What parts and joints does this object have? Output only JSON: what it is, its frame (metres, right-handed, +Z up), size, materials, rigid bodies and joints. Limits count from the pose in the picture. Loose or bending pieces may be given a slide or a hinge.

====

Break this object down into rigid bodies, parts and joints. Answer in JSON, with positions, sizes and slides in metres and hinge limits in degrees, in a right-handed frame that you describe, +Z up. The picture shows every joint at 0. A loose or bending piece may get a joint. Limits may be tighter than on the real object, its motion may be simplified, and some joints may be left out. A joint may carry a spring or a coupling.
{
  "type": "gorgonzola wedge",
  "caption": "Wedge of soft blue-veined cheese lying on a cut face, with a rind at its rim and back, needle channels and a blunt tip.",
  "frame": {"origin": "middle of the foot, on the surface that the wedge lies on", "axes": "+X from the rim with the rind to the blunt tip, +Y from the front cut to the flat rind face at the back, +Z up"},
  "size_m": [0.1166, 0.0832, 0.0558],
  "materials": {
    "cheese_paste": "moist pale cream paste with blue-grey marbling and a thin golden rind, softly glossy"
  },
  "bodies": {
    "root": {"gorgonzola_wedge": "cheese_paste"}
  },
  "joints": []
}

====

Across the data, tally the lines containing "that" and give back the number alone.

2